Bei Atraxis wurde auf dem aufgabenorientierten Pfad der künstlichen Intelligenz unter 30 anderen z.B. das Zusatzmodule "Super Agent" zum Buchungs- und Sitzreservations-System PARS zur Erkennung von Mehrfachreservationen entwickelt - ein häufig angewendeter "Trick" in der Geschäftswelt, indem für den Rückflug gleich auf verschiedenen Flügen Sitze reserviert werden, um gerade bei unvorhergesehenem Sitzungsverlauf doch noch am Abend zurückzufliegen. Neben der nur schwer erfassbaren Verbesserung der Dienstleistung gegenüber den Kunden (weniger überbuchte Flüge) belief sich der nachweisbare Erfolg schon im ersten Betriebsjahr auf einen Gegenwert von 2.2 Mio $ an, trotz Doppelbuchung noch besetzter Sitze ! Damit wurde Super Agent zum Verkaufsargument für PARS, doch: "...damit wurden wir leider auch zum Opfer unseres Erfolgs: Der Verkauf fordert nun, dass wir Super Agent z.B. auf C oder noch besser auf JAVA umschreiben, da sich LISP-Programme heute nunmehr schwer verkaufen lassen ...". Das Team von Herrn Bena sieht sich zudem auch mit dem Dilemma konfrontiert, dass die verhältnismässig teure LISP-Entwicklungsplattform zunehmend zur Wartungsfalle wird: die Verfügbarkeit in Zukunft muss heute über ein umfangreiches Ersatzteillager gewährleistet werden, das auf dem Zweithand-Markt zusammengekauft wird. Weiter ist es heute unter den gegebenen Randbedingungen (u.a. LISP, k(l)eine "Karriere"-Chance ...) schwierig, gute Fachkräfte für Software-Entwicklungen zu motivieren. Dabei gilt für "Super Agent" natürlich dasselbe wie für den in Assembler geschriebenen Teil des Reservationssystems! Der Vorteil der derzeitigen LISP-Lösung liegt darin, dass Entwicklung und Betrieb der Software von denselben (hochspezialisierten) Leuten geleistet werden kann (Personalersparnis!), aber auch darin, dass ein LISP-Spezialist Lösungen sehr rasch modellieren und praktisch ohne Zwischenschritt z.B. über "rapid prototyping" nach einem Anwendergespräch die Lösung implementieren kann.
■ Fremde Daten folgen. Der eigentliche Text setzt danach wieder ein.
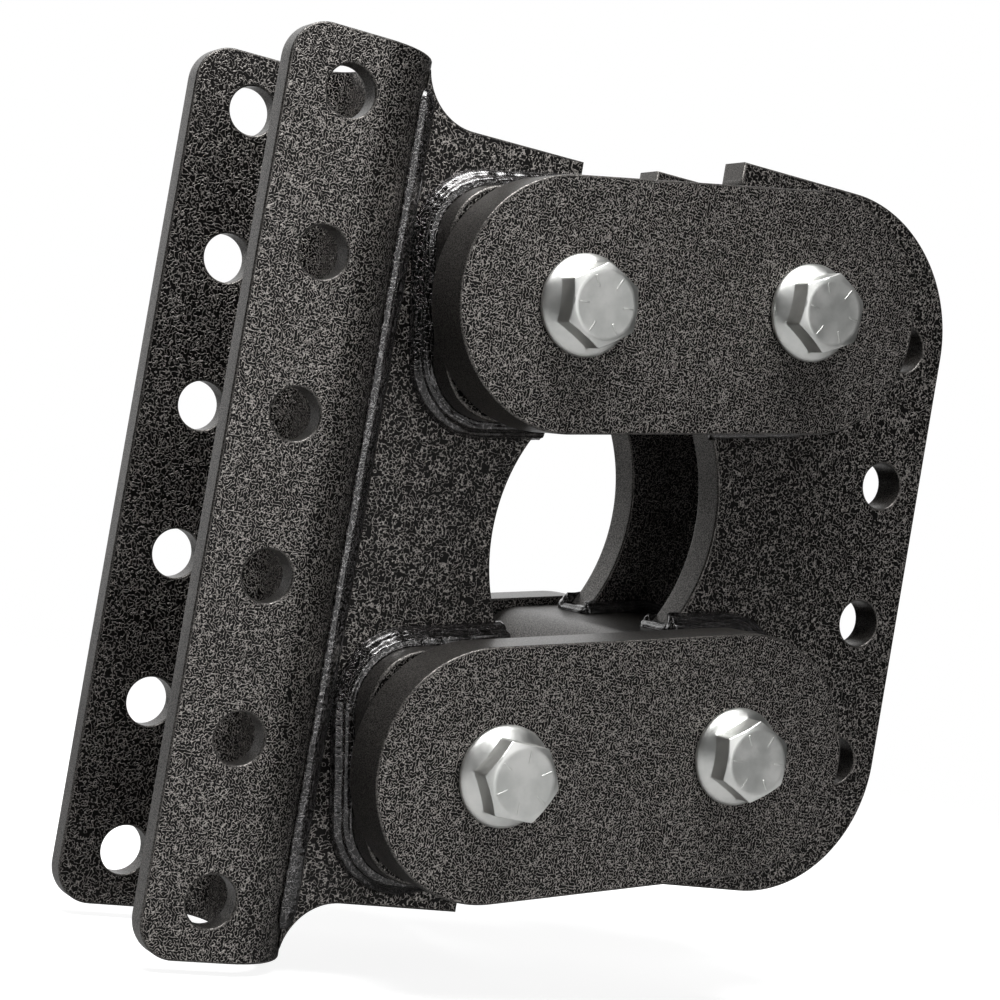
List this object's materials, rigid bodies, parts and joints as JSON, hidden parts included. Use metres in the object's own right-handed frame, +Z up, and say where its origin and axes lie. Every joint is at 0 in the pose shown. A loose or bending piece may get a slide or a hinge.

Sackgasse oder Trampelpfad?
Die SAir-Gruppe verfügt mit dem Team von Herrn Bena jedenfalls über ein einzigartiges Know-how im Bereich der Künstlichen Intelligenz, das einen auch aus finanzieller Sicht sehr attraktiven Beitrag zum Softwareangebot von Atraxis leisten kann, vorausgesetzt, die interne Zusammenarbeit und insbesondere jene mit dem Anwender, kann auf dem heutigen sehr hohen Niveau gehalten und weiter ausgebaut werden.
Trotz der in letzter Zeit in den Massenmedien grassierenden Unkenrufe zum Schicksal der Swissair bin ich heute überzeugt, dass das Team von Herrn Bena vom Schicksal des Matrosen im nebenstehenden Bild verschont bleiben wird und wünsche im Namen der GST mit dem besten Dank für den ausgezeichneten Vortrag und für die sehr interessante und offene Diskussion viel Kraft und Energie für eine weiterhin erfolgreiche Zukunft.